Data for the task »
--- BEGIN ---

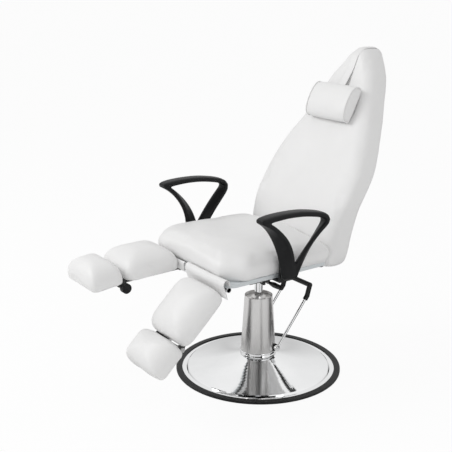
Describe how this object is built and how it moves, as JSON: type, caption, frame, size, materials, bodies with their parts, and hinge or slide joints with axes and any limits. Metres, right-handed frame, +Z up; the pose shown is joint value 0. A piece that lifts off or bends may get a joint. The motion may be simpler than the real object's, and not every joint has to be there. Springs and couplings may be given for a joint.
{
  "type": "pedicure spa chair",
  "caption": "Hydraulic pedicure spa chair with reclining padded back, sliding head pillow, loop armrests and two separate padded leg rests on a round chrome base",
  "frame": {"origin": "centre of the round base, on the floor", "axes": "+X to the sitter's left, +Y towards the rear, +Z up; the sitter faces -Y"},
  "size_m": [0.622, 1.1826, 1.1335],
  "materials": {
    "vinyl": "soft sheen, coated cloth",
    "chrome": "polished",
    "stainless": "brushed, fine",
    "ring_rubber": "matte",
    "grip_rubber": "satin",
    "zinc": "bright zinc plating",
    "grey_paint": "satin powder coat",
    "dark_plate": "dark, dull",
    "black_paint": "satin",
    "arm_plastic": "satin moulded",
    "board": "pale grey sealed board"
  },
  "bodies": {
    "base": {"base_plate": "grey_paint", "base_dish": "chrome", "rubber_ring": "ring_rubber", "pump_flange": "grey_paint", "flange_bolts": "zinc", "pump_cylinder": "grey_paint", "pump_gland": "stainless", "pump_shroud": "stainless", "shroud_collar": "chrome", "lever_brackets": "black_paint"},
    "pedal": {"foot_lever": "chrome", "foot_lever_grip": "grip_rubber"},
    "lift": {"piston_rod": "chrome"},
    "seat": {"seat_hub": "grey_paint", "mounting_plate": "dark_plate", "mounting_bolts": "zinc", "seat_frame": "grey_paint", "seat_board": "board", "seat_cushion": "vinyl", "left_arm_bracket": "black_paint", "right_arm_bracket": "black_paint", "arm_bolts": "zinc", "left_armrest": "arm_plastic", "right_armrest": "arm_plastic", "leg_hinge_tube": "chrome", "left_hinge_flap": "vinyl", "right_hinge_flap": "vinyl", "release_bracket": "black_paint", "back_hinge_ears": "grey_paint", "back_hinge_pins": "zinc"},
    "release": {"release_lever": "zinc", "release_grip": "grip_rubber"},
    "back": {"back_frame": "grey_paint", "back_board": "board", "back_cushion": "vinyl", "pillow_strap": "vinyl"},
    "pillow": {"head_pillow": "vinyl"},
    "left_leg": {"left_leg_frame": "grey_paint", "left_calf_board": "board", "left_calf_cushion": "vinyl", "left_tilt_pin": "zinc"},
    "left_foot": {"left_foot_bracket": "zinc", "left_foot_board": "board", "left_foot_cushion": "vinyl"},
    "left_knob": {"left_clamp_knob": "arm_plastic"},
    "right_leg": {"right_leg_frame": "grey_paint", "right_calf_board": "board", "right_calf_cushion": "vinyl", "right_tilt_pin": "zinc"},
    "right_foot": {"right_foot_bracket": "zinc", "right_foot_board": "board", "right_foot_cushion": "vinyl"},
    "right_knob": {"right_clamp_knob": "arm_plastic"}
  },
  "joints": [
    {"name": "pedal_hinge", "type": "hinge", "parent": "base", "child": "pedal", "pos_m": [0, 0.033, 0.087], "axis": [-1, 0, 0], "range_deg": [0, 28], "stiffness_Nm_per_rad": 12, "springref_deg": -28.65},
    {"name": "lift_slide", "type": "slide", "parent": "base", "child": "lift", "axis": [0, 0, 1], "range_m": [0, 0.14]},
    {"name": "seat_swivel", "type": "hinge", "parent": "lift", "child": "seat", "pos_m": [0, 0, 0.37], "axis": [0, 0, 1], "continuous": true},
    {"name": "release_hinge", "type": "hinge", "parent": "seat", "child": "release", "pos_m": [0.073, -0.028, 0.36], "axis": [0, -1, 0], "range_deg": [0, 18], "stiffness_Nm_per_rad": 2, "springref_deg": -17.19},
    {"name": "back_recline", "type": "hinge", "parent": "seat", "child": "back", "pos_m": [0, 0.176, 0.404], "axis": [-1, 0, 0], "range_deg": [0, 55]},
    {"name": "pillow_slide", "type": "slide", "parent": "back", "child": "pillow", "axis": [0, -0.5446, -0.8387], "range_m": [0, 0.09]},
    {"name": "left_leg_hinge", "type": "hinge", "parent": "seat", "child": "left_leg", "pos_m": [0, -0.277, 0.42], "axis": [-1, 0, 0], "range_deg": [-30, 43]},
    {"name": "left_foot_tilt", "type": "hinge", "parent": "left_leg", "child": "left_foot", "pos_m": [0, -0.44395, 0.24859], "axis": [1, 0, 0], "range_deg": [0, 40]},
    {"name": "left_knob_turn", "type": "hinge", "parent": "left_leg", "child": "left_knob", "pos_m": [0, -0.44395, 0.24859], "axis": [1, 0, 0], "range_deg": [0, 270]},
    {"name": "right_leg_hinge", "type": "hinge", "parent": "seat", "child": "right_leg", "pos_m": [0, -0.277, 0.42], "axis": [-1, 0, 0], "range_deg": [-72, 1]},
    {"name": "right_foot_tilt", "type": "hinge", "parent": "right_leg", "child": "right_foot", "pos_m": [0, -0.51576, 0.40433], "axis": [1, 0, 0], "range_deg": [-5, 35]},
    {"name": "right_knob_turn", "type": "hinge", "parent": "right_leg", "child": "right_knob", "pos_m": [0, -0.51576, 0.40433], "axis": [1, 0, 0], "range_deg": [0, 270]}
  ]
}
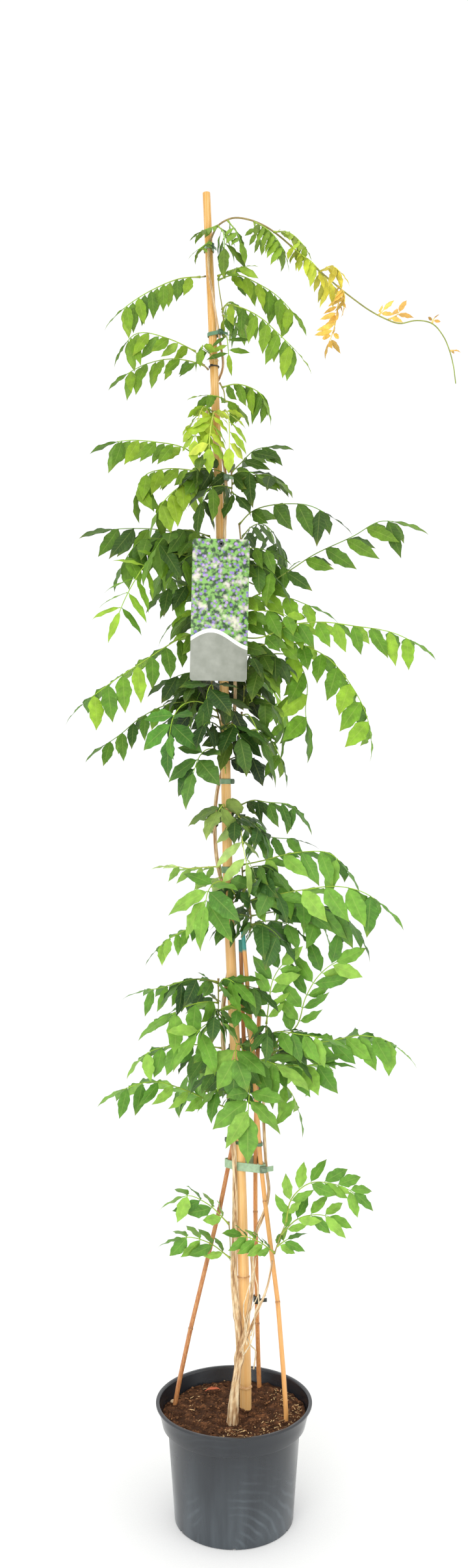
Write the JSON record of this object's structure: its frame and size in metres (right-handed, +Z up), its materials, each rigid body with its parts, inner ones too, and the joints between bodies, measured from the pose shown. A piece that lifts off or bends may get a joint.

--- END ---

Problem requirements » Restate each of the entries above verbatim.

Reply to the task »
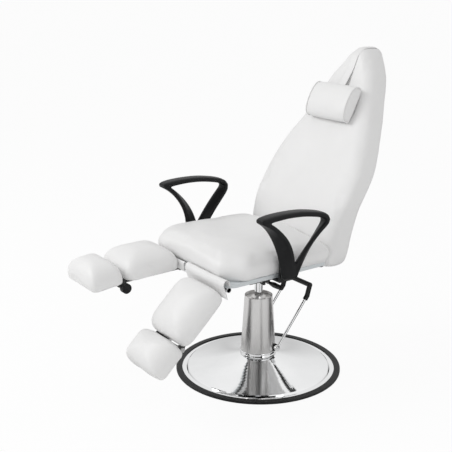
Describe how this object is built and how it moves, as JSON: type, caption, frame, size, materials, bodies with their parts, and hinge or slide joints with axes and any limits. Metres, right-handed frame, +Z up; the pose shown is joint value 0. A piece that lifts off or bends may get a joint. The motion may be simpler than the real object's, and not every joint has to be there. Springs and couplings may be given for a joint.
{
  "type": "pedicure spa chair",
  "caption": "Hydraulic pedicure spa chair with reclining padded back, sliding head pillow, loop armrests and two separate padded leg rests on a round chrome base",
  "frame": {"origin": "centre of the round base, on the floor", "axes": "+X to the sitter's left, +Y towards the rear, +Z up; the sitter faces -Y"},
  "size_m": [0.622, 1.1826, 1.1335],
  "materials": {
    "vinyl": "soft sheen, coated cloth",
    "chrome": "polished",
    "stainless": "brushed, fine",
    "ring_rubber": "matte",
    "grip_rubber": "satin",
    "zinc": "bright zinc plating",
    "grey_paint": "satin powder coat",
    "dark_plate": "dark, dull",
    "black_paint": "satin",
    "arm_plastic": "satin moulded",
    "board": "pale grey sealed board"
  },
  "bodies": {
    "base": {"base_plate": "grey_paint", "base_dish": "chrome", "rubber_ring": "ring_rubber", "pump_flange": "grey_paint", "flange_bolts": "zinc", "pump_cylinder": "grey_paint", "pump_gland": "stainless", "pump_shroud": "stainless", "shroud_collar": "chrome", "lever_brackets": "black_paint"},
    "pedal": {"foot_lever": "chrome", "foot_lever_grip": "grip_rubber"},
    "lift": {"piston_rod": "chrome"},
    "seat": {"seat_hub": "grey_paint", "mounting_plate": "dark_plate", "mounting_bolts": "zinc", "seat_frame": "grey_paint", "seat_board": "board", "seat_cushion": "vinyl", "left_arm_bracket": "black_paint", "right_arm_bracket": "black_paint", "arm_bolts": "zinc", "left_armrest": "arm_plastic", "right_armrest": "arm_plastic", "leg_hinge_tube": "chrome", "left_hinge_flap": "vinyl", "right_hinge_flap": "vinyl", "release_bracket": "black_paint", "back_hinge_ears": "grey_paint", "back_hinge_pins": "zinc"},
    "release": {"release_lever": "zinc", "release_grip": "grip_rubber"},
    "back": {"back_frame": "grey_paint", "back_board": "board", "back_cushion": "vinyl", "pillow_strap": "vinyl"},
    "pillow": {"head_pillow": "vinyl"},
    "left_leg": {"left_leg_frame": "grey_paint", "left_calf_board": "board", "left_calf_cushion": "vinyl", "left_tilt_pin": "zinc"},
    "left_foot": {"left_foot_bracket": "zinc", "left_foot_board": "board", "left_foot_cushion": "vinyl"},
    "left_knob": {"left_clamp_knob": "arm_plastic"},
    "right_leg": {"right_leg_frame": "grey_paint", "right_calf_board": "board", "right_calf_cushion": "vinyl", "right_tilt_pin": "zinc"},
    "right_foot": {"right_foot_bracket": "zinc", "right_foot_board": "board", "right_foot_cushion": "vinyl"},
    "right_knob": {"right_clamp_knob": "arm_plastic"}
  },
  "joints": [
    {"name": "pedal_hinge", "type": "hinge", "parent": "base", "child": "pedal", "pos_m": [0, 0.033, 0.087], "axis": [-1, 0, 0], "range_deg": [0, 28], "stiffness_Nm_per_rad": 12, "springref_deg": -28.65},
    {"name": "lift_slide", "type": "slide", "parent": "base", "child": "lift", "axis": [0, 0, 1], "range_m": [0, 0.14]},
    {"name": "seat_swivel", "type": "hinge", "parent": "lift", "child": "seat", "pos_m": [0, 0, 0.37], "axis": [0, 0, 1], "continuous": true},
    {"name": "release_hinge", "type": "hinge", "parent": "seat", "child": "release", "pos_m": [0.073, -0.028, 0.36], "axis": [0, -1, 0], "range_deg": [0, 18], "stiffness_Nm_per_rad": 2, "springref_deg": -17.19},
    {"name": "back_recline", "type": "hinge", "parent": "seat", "child": "back", "pos_m": [0, 0.176, 0.404], "axis": [-1, 0, 0], "range_deg": [0, 55]},
    {"name": "pillow_slide", "type": "slide", "parent": "back", "child": "pillow", "axis": [0, -0.5446, -0.8387], "range_m": [0, 0.09]},
    {"name": "left_leg_hinge", "type": "hinge", "parent": "seat", "child": "left_leg", "pos_m": [0, -0.277, 0.42], "axis": [-1, 0, 0], "range_deg": [-30, 43]},
    {"name": "left_foot_tilt", "type": "hinge", "parent": "left_leg", "child": "left_foot", "pos_m": [0, -0.44395, 0.24859], "axis": [1, 0, 0], "range_deg": [0, 40]},
    {"name": "left_knob_turn", "type": "hinge", "parent": "left_leg", "child": "left_knob", "pos_m": [0, -0.44395, 0.24859], "axis": [1, 0, 0], "range_deg": [0, 270]},
    {"name": "right_leg_hinge", "type": "hinge", "parent": "seat", "child": "right_leg", "pos_m": [0, -0.277, 0.42], "axis": [-1, 0, 0], "range_deg": [-72, 1]},
    {"name": "right_foot_tilt", "type": "hinge", "parent": "right_leg", "child": "right_foot", "pos_m": [0, -0.51576, 0.40433], "axis": [1, 0, 0], "range_deg": [-5, 35]},
    {"name": "right_knob_turn", "type": "hinge", "parent": "right_leg", "child": "right_knob", "pos_m": [0, -0.51576, 0.40433], "axis": [1, 0, 0], "range_deg": [0, 270]}
  ]
}
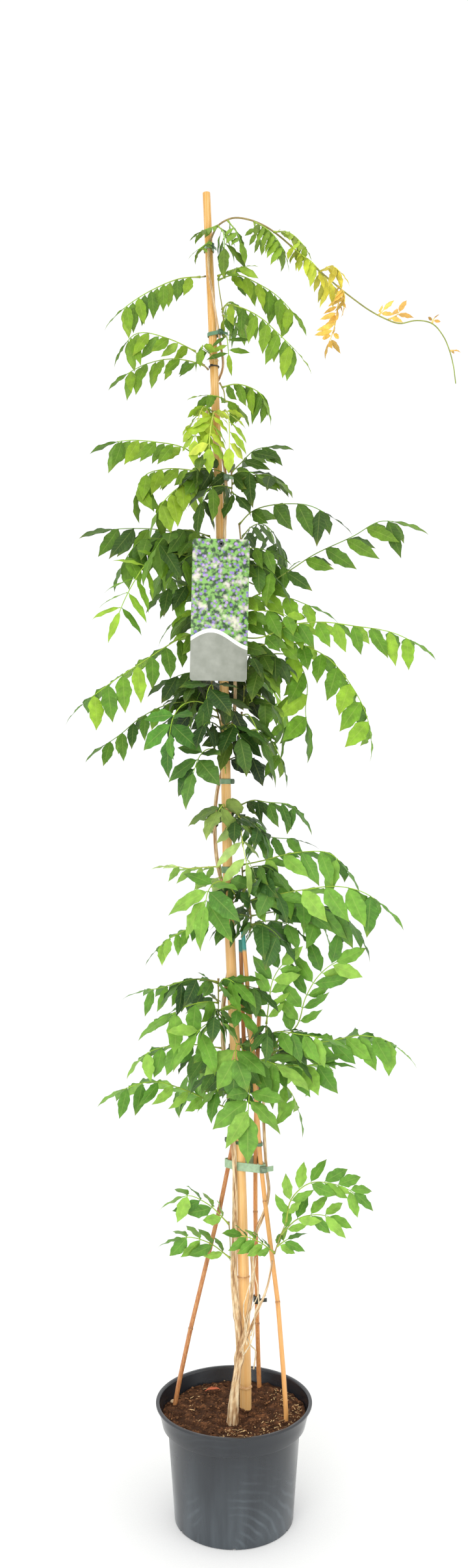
Write the JSON record of this object's structure: its frame and size in metres (right-handed, +Z up), its materials, each rigid body with its parts, inner ones too, and the joints between bodies, measured from the pose shown. A piece that lifts off or bends may get a joint.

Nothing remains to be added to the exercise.